→ Short task:
In the records below, begin at the line that has "Write part 2" and stop after the line that has "swell: Swell = Swell()"; quote those lines verbatim and nothing more.

━━ Stored data ━━

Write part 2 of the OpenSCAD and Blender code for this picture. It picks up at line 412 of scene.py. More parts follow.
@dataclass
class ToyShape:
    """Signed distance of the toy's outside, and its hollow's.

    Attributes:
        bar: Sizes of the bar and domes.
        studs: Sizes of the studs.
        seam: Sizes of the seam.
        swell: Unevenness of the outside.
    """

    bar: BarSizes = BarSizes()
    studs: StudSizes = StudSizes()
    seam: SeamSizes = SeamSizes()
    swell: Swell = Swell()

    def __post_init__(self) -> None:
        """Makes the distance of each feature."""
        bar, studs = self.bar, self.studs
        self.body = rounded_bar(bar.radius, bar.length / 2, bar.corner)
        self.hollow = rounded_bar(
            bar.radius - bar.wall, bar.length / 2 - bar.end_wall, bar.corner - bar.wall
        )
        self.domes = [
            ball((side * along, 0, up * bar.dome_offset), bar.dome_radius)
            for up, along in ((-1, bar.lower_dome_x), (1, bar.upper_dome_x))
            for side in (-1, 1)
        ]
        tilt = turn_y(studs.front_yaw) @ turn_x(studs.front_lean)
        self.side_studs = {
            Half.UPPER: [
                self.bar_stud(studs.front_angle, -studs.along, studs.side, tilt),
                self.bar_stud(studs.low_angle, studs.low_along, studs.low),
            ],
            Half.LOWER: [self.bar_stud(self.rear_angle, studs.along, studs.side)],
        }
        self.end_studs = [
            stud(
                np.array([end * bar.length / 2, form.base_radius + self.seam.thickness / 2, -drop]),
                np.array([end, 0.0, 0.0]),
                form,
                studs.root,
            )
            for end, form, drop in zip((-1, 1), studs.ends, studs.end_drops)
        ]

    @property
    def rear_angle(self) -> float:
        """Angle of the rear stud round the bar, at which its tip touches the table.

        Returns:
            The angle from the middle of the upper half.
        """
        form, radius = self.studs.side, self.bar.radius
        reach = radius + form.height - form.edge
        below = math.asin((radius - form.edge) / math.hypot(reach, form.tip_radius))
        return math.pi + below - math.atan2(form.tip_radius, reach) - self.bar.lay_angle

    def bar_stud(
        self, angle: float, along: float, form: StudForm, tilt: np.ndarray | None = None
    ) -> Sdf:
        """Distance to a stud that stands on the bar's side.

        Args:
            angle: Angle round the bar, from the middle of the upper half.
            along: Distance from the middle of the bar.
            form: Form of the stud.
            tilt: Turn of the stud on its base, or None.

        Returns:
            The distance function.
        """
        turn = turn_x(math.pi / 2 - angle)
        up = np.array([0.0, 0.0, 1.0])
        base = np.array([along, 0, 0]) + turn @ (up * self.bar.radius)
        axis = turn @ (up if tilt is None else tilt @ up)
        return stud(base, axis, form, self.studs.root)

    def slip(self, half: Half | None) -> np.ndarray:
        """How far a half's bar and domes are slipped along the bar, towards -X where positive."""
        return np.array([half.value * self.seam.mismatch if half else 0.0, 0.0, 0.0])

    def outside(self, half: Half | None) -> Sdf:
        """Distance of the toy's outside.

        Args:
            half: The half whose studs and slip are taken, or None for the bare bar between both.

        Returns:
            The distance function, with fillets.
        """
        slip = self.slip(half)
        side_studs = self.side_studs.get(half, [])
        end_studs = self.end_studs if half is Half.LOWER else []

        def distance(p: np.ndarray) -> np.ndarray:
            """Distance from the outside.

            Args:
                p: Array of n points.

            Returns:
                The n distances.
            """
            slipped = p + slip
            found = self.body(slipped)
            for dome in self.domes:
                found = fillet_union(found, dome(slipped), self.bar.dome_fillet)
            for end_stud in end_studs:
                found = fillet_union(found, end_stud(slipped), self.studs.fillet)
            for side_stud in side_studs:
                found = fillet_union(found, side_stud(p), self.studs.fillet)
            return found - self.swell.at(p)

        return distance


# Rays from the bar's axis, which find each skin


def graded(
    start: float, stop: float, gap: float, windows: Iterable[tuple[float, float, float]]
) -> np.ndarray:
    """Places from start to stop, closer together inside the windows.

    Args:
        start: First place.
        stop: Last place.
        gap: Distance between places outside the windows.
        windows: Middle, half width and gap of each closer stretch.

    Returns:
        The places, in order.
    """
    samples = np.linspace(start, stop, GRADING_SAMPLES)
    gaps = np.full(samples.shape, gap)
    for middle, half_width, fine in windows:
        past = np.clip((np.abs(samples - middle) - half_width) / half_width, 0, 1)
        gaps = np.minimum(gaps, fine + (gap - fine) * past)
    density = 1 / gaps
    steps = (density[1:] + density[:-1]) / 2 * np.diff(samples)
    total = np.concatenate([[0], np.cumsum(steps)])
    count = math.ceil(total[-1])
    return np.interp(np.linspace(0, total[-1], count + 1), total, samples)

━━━
━━ Stored data ━━

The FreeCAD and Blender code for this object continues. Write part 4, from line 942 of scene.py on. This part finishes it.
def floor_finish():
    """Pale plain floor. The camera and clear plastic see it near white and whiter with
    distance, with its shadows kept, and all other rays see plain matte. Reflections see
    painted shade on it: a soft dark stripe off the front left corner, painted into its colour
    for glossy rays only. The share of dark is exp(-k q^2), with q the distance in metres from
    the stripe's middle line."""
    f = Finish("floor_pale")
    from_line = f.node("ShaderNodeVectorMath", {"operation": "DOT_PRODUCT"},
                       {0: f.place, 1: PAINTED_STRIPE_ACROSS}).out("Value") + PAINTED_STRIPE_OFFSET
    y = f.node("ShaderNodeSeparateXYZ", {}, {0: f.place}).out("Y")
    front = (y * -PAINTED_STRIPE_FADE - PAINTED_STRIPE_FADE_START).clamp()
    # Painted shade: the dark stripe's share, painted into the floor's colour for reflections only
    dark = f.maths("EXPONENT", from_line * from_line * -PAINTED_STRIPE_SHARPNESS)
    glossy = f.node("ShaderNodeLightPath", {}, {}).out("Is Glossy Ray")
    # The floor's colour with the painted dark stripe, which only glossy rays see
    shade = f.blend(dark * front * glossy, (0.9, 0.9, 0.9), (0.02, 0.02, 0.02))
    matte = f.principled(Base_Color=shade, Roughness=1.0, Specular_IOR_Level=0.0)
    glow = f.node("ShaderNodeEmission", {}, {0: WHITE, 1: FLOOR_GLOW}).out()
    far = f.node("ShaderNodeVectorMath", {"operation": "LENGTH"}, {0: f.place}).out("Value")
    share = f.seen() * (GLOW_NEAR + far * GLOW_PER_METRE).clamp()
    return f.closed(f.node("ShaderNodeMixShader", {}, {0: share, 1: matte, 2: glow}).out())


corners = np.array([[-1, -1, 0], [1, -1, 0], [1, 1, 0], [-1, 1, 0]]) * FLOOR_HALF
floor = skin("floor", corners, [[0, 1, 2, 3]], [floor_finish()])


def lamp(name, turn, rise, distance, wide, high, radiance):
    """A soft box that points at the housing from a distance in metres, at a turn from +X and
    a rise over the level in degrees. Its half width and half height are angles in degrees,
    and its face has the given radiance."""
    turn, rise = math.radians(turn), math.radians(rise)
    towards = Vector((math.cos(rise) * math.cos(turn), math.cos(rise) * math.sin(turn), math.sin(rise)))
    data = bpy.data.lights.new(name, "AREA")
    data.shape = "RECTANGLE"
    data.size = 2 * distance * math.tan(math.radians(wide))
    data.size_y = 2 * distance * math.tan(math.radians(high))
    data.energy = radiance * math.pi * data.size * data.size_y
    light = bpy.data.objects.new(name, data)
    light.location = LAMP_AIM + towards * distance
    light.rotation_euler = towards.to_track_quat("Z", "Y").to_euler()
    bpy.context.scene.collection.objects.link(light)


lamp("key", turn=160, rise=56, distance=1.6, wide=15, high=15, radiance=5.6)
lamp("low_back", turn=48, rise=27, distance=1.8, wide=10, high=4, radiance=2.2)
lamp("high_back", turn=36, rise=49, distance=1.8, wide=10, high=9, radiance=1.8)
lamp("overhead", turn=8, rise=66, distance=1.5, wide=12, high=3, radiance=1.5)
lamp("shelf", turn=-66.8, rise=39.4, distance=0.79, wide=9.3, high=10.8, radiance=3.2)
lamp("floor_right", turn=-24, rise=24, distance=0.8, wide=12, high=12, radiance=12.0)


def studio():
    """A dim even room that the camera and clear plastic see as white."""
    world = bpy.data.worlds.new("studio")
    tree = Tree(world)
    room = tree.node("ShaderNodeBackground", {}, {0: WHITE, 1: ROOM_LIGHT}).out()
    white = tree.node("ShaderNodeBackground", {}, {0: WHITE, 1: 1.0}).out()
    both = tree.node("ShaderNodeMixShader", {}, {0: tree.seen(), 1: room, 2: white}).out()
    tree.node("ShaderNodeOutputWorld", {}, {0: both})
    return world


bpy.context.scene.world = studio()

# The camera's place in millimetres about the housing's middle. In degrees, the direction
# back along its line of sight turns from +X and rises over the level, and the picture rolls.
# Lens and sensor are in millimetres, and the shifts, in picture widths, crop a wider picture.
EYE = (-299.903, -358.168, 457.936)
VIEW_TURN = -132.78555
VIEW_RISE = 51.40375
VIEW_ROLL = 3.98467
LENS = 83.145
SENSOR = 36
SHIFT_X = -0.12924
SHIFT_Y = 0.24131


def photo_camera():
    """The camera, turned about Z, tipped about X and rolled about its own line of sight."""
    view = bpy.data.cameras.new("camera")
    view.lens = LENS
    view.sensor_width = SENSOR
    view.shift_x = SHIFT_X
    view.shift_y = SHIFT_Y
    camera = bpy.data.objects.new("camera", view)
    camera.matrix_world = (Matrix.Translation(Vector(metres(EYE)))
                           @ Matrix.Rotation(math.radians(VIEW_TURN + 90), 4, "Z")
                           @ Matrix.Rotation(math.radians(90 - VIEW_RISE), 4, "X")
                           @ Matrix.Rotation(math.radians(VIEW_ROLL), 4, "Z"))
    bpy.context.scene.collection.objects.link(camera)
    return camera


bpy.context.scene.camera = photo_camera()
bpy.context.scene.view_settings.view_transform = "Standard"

━━━

→ The completed task:
Write part 2 of the OpenSCAD and Blender code for this picture. It picks up at line 412 of scene.py. More parts follow.
@dataclass
class ToyShape:
    """Signed distance of the toy's outside, and its hollow's.

    Attributes:
        bar: Sizes of the bar and domes.
        studs: Sizes of the studs.
        seam: Sizes of the seam.
        swell: Unevenness of the outside.
    """

    bar: BarSizes = BarSizes()
    studs: StudSizes = StudSizes()
    seam: SeamSizes = SeamSizes()
    swell: Swell = Swell()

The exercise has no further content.